►

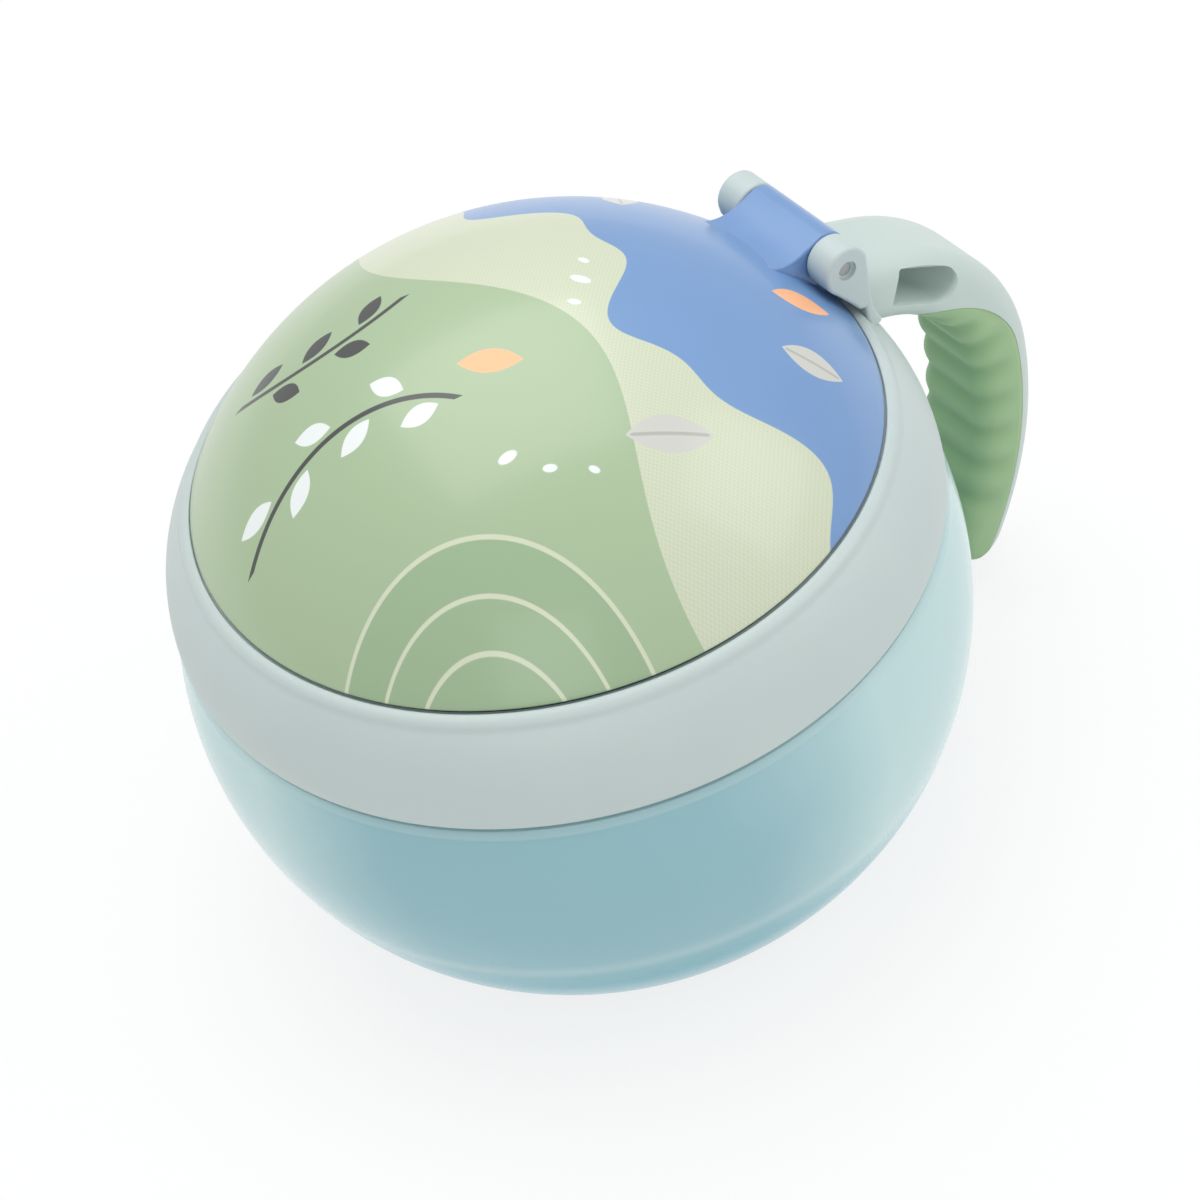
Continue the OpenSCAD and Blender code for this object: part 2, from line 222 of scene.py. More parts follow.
# %% [markdown]
# ## Backdrop
# The table is a plain pale sweep that runs out of sight. It looks white to the camera and in
# every reflection, and still takes the cup's soft shadow, because near the cup a part of what
# the camera sees is light that falls on it. Further out it is plain white, with no horizon.

# %% Lay the table
def start(name, kind, **where):
    """Adds a primitive with nothing else selected."""
    bpy.ops.object.select_all(action="DESELECT")
    getattr(bpy.ops.mesh, "primitive_" + kind + "_add")(**where)
    piece = bpy.context.object
    piece.name = piece.data.name = name
    return piece


NEAR, FADE = 160, 260
table = start("table", "grid", x_subdivisions=2, y_subdivisions=2, size=6,
              location=(0, 0, -0.0002))
paper = Finish("table_paper")
path = paper.node("ShaderNodeLightPath")
seen = [Wire(paper, path.socket.node.outputs[n])
        for n in ("Is Camera Ray", "Is Glossy Ray", "Is Transmission Ray")]
x, y, _ = paper.place()
far = (((x ** 2 + y ** 2) ** 0.5 - NEAR) / FADE).held()
watched = (seen[0] * (0.8 + far * 0.2)).most(seen[1]).most(seen[2])
sheen = paper.node("ShaderNodeBsdfDiffuse", {}, {"Color": (0.9, 0.9, 0.9, 1)})
glow = paper.node("ShaderNodeEmission", {}, {"Color": (1, 1, 1, 1), "Strength": 1.0})
white = paper.node("ShaderNodeMixShader", {}, {0: watched, 1: sheen, 2: glow})
paper.node("ShaderNodeOutputMaterial", {}, {"Surface": white})
table.data.materials.append(paper.material)
print("the table is plain white from", NEAR + FADE, "mm outwards")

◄

State the count of lines in the data holding the word "part", adding nothing to it.

**Exercise output**: 2